:: GIVEN INFORMATION ::

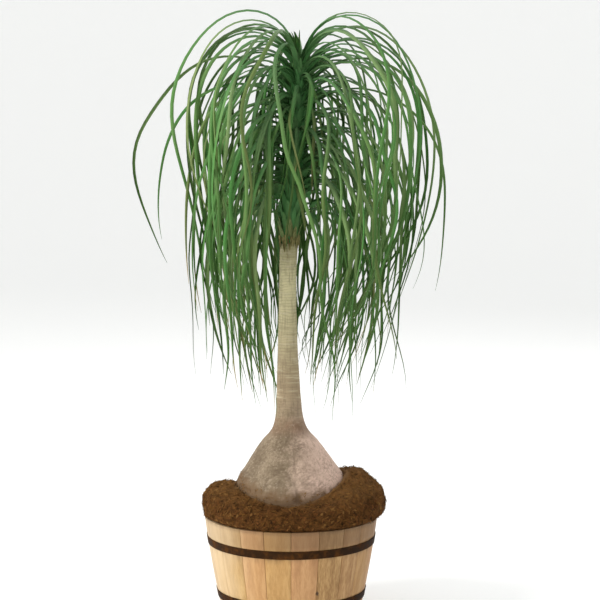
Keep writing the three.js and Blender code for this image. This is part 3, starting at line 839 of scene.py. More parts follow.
class PALM_OT_stem(bpy.types.Operator):
    """Gives the swollen stem base its cracked bark and the trunk its rings of leaf scars."""

    bl_idname = "palm.stem"
    bl_label = "Stem"

    def execute(self, context):
        settings = context.scene.palm_stem
        stem = face_out(new_object("stem_bark", stem_mesh(settings)))
        run_tree(
            stem, bark_tree(), Crack_Depth=settings.crack_depth, Scar_Spacing=settings.scar_spacing,
            Scar_Depth=settings.scar_depth, Lump=settings.lump, Material=stem_bark(settings),
        )
        shade(stem)
        settle(stem, "bark", "caudex_trunk")
        return {"FINISHED"}


# Mulch


class MulchSettings(bpy.types.PropertyGroup):
    coarse: size("Coarse relief", "Height of the mulch's clods", 9 * MM)
    fine: size("Fine relief", "Height of the mulch's crumbs", 4 * MM)
    chips: count("Chips", "Bark chips on a square metre", 8500)
    fibres: count("Fibres", "Coconut fibres on a square metre", 9000)
    seed: count("Seed", "Another number scatters them otherwise", 7)
    dark: colour("Dark mulch", "Wet and shaded mulch", 52, 33, 14)
    mid: colour("Mulch", "Main colour of the mulch", 99, 66, 31)
    pale: colour("Pale mulch", "Dry fibres and chips", 140, 104, 60)


def fine_copy(node, name, levels):
    """A smooth, finer copy of a node's mesh."""
    work = bmesh.new()
    work.from_mesh(frame["nodes"][node].data)
    bmesh.ops.remove_doubles(work, verts=work.verts, dist=0.01 * MM)
    mesh = bpy.data.meshes.new(name)
    work.to_mesh(mesh)
    work.free()
    shape = new_object(name, mesh)
    subdivide = shape.modifiers.new("Finer", "SUBSURF")
    subdivide.levels = levels
    subdivide.render_levels = levels
    return bake_modifiers(shape)


def mark_loose(mesh):
    """Marks the points that may move: those on top of the mulch, away from the stem and the tub."""
    x, y, z = points_of(mesh).T
    from_stem = ease(np.hypot(x, y) - stem_radius(z), 1.5 * MM, 10 * MM)
    give_attributes(mesh, loose=from_stem * ease(z, TUB_TOP + 1 * MM, TUB_TOP + 9 * MM))


def mark_littered(mesh):
    """Marks the foot of the stem, where crumbs of mulch cling, highest on the left."""
    x, y, z = points_of(mesh).T
    direction = np.arctan2(y, x)
    line = LITTER_HEIGHT + 1.4 * np.minimum(x, 0) ** 2
    ragged = 0.009 * (np.sin(61 * direction) + np.sin(23 * direction + 1))
    give_attributes(mesh, loose=ease(z - line - ragged, 0.016, -0.004))


def mulch_tree():
    """Raises clods and crumbs on a smooth mound of mulch."""
    tree = ShapeTree("Mulch relief", "Coarse", "Fine")
    clods = tree.noise(tree.position, 26.0, 3.0, 0.6, 0.6) - 0.5
    crumbs = tree.noise(tree.position, 120.0, 4.0, 0.7, 0.4) - 0.5
    height = (clods * tree["Coarse"] + crumbs * tree["Fine"]) * 2.2 * tree.named("loose")
    mound = tree.store(tree.geometry, "tone", crumbs * 1.2 + 0.3)
    return tree.finish(tree.push(mound, tree.normal, height))


def scatter_tree(name):
    """Scatters the objects of a collection over the loose part of a surface."""
    tree = ShapeTree(
        name, "Density", "Smallest", "Largest", "Lean", "Sink", "Loosest", Pieces="Collection", Seed="Int",
    )
    chosen = tree.math("GREATER_THAN", tree.named("loose"), tree["Loosest"])
    inputs = {"Mesh": tree.geometry, "Selection": chosen, "Density": tree["Density"], "Seed": tree["Seed"]}
    spread = tree.add("GeometryNodeDistributePointsOnFaces", inputs).outputs
    points, normal, upright = (Value(tree, spread[label]) for label in ("Points", "Normal", "Rotation"))
    points = tree.push(points, normal, -tree["Sink"])
    inputs = {"Collection": tree["Pieces"], "Separate Children": True, "Reset Children": True}
    pieces = tree.out("GeometryNodeCollectionInfo", inputs)
    lean = tree["Lean"]
    tilt = tree.combine(tree.random(-lean, lean, 3), tree.random(-lean, lean, 4), tree.random(-pi, pi, 5))
    inputs = {"Rotation": upright, "Rotate By": tree.out("FunctionNodeEulerToRotation", {0: tilt})}
    turned = tree.out("FunctionNodeRotateRotation", inputs, rotation_space="LOCAL")
    grown = tree.random(tree["Smallest"], tree["Largest"], 6)
    inputs = {"Pick Instance": True, "Rotation": turned, "Scale": grown}
    scattered = tree.instances(points, pieces, **inputs)
    return tree.finish(tree.store(scattered, "tone", tree.random(0.0, 1.0, 8), domain="INSTANCE"))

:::

*YOUR TASK*.
From the data above, extract every line in its exact form.

*EXERCISE RESULT*.
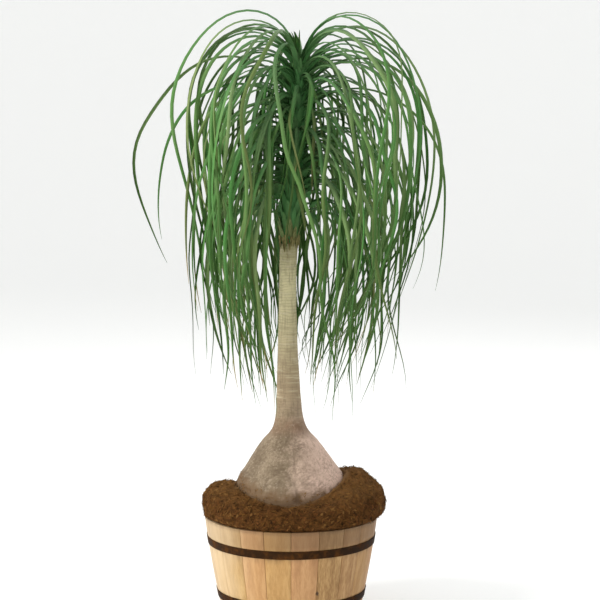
Keep writing the three.js and Blender code for this image. This is part 3, starting at line 839 of scene.py. More parts follow.
class PALM_OT_stem(bpy.types.Operator):
    """Gives the swollen stem base its cracked bark and the trunk its rings of leaf scars."""

    bl_idname = "palm.stem"
    bl_label = "Stem"

    def execute(self, context):
        settings = context.scene.palm_stem
        stem = face_out(new_object("stem_bark", stem_mesh(settings)))
        run_tree(
            stem, bark_tree(), Crack_Depth=settings.crack_depth, Scar_Spacing=settings.scar_spacing,
            Scar_Depth=settings.scar_depth, Lump=settings.lump, Material=stem_bark(settings),
        )
        shade(stem)
        settle(stem, "bark", "caudex_trunk")
        return {"FINISHED"}


# Mulch


class MulchSettings(bpy.types.PropertyGroup):
    coarse: size("Coarse relief", "Height of the mulch's clods", 9 * MM)
    fine: size("Fine relief", "Height of the mulch's crumbs", 4 * MM)
    chips: count("Chips", "Bark chips on a square metre", 8500)
    fibres: count("Fibres", "Coconut fibres on a square metre", 9000)
    seed: count("Seed", "Another number scatters them otherwise", 7)
    dark: colour("Dark mulch", "Wet and shaded mulch", 52, 33, 14)
    mid: colour("Mulch", "Main colour of the mulch", 99, 66, 31)
    pale: colour("Pale mulch", "Dry fibres and chips", 140, 104, 60)


def fine_copy(node, name, levels):
    """A smooth, finer copy of a node's mesh."""
    work = bmesh.new()
    work.from_mesh(frame["nodes"][node].data)
    bmesh.ops.remove_doubles(work, verts=work.verts, dist=0.01 * MM)
    mesh = bpy.data.meshes.new(name)
    work.to_mesh(mesh)
    work.free()
    shape = new_object(name, mesh)
    subdivide = shape.modifiers.new("Finer", "SUBSURF")
    subdivide.levels = levels
    subdivide.render_levels = levels
    return bake_modifiers(shape)


def mark_loose(mesh):
    """Marks the points that may move: those on top of the mulch, away from the stem and the tub."""
    x, y, z = points_of(mesh).T
    from_stem = ease(np.hypot(x, y) - stem_radius(z), 1.5 * MM, 10 * MM)
    give_attributes(mesh, loose=from_stem * ease(z, TUB_TOP + 1 * MM, TUB_TOP + 9 * MM))


def mark_littered(mesh):
    """Marks the foot of the stem, where crumbs of mulch cling, highest on the left."""
    x, y, z = points_of(mesh).T
    direction = np.arctan2(y, x)
    line = LITTER_HEIGHT + 1.4 * np.minimum(x, 0) ** 2
    ragged = 0.009 * (np.sin(61 * direction) + np.sin(23 * direction + 1))
    give_attributes(mesh, loose=ease(z - line - ragged, 0.016, -0.004))


def mulch_tree():
    """Raises clods and crumbs on a smooth mound of mulch."""
    tree = ShapeTree("Mulch relief", "Coarse", "Fine")
    clods = tree.noise(tree.position, 26.0, 3.0, 0.6, 0.6) - 0.5
    crumbs = tree.noise(tree.position, 120.0, 4.0, 0.7, 0.4) - 0.5
    height = (clods * tree["Coarse"] + crumbs * tree["Fine"]) * 2.2 * tree.named("loose")
    mound = tree.store(tree.geometry, "tone", crumbs * 1.2 + 0.3)
    return tree.finish(tree.push(mound, tree.normal, height))


def scatter_tree(name):
    """Scatters the objects of a collection over the loose part of a surface."""
    tree = ShapeTree(
        name, "Density", "Smallest", "Largest", "Lean", "Sink", "Loosest", Pieces="Collection", Seed="Int",
    )
    chosen = tree.math("GREATER_THAN", tree.named("loose"), tree["Loosest"])
    inputs = {"Mesh": tree.geometry, "Selection": chosen, "Density": tree["Density"], "Seed": tree["Seed"]}
    spread = tree.add("GeometryNodeDistributePointsOnFaces", inputs).outputs
    points, normal, upright = (Value(tree, spread[label]) for label in ("Points", "Normal", "Rotation"))
    points = tree.push(points, normal, -tree["Sink"])
    inputs = {"Collection": tree["Pieces"], "Separate Children": True, "Reset Children": True}
    pieces = tree.out("GeometryNodeCollectionInfo", inputs)
    lean = tree["Lean"]
    tilt = tree.combine(tree.random(-lean, lean, 3), tree.random(-lean, lean, 4), tree.random(-pi, pi, 5))
    inputs = {"Rotation": upright, "Rotate By": tree.out("FunctionNodeEulerToRotation", {0: tilt})}
    turned = tree.out("FunctionNodeRotateRotation", inputs, rotation_space="LOCAL")
    grown = tree.random(tree["Smallest"], tree["Largest"], 6)
    inputs = {"Pick Instance": True, "Rotation": turned, "Scale": grown}
    scattered = tree.instances(points, pieces, **inputs)
    return tree.finish(tree.store(scattered, "tone", tree.random(0.0, 1.0, 8), domain="INSTANCE"))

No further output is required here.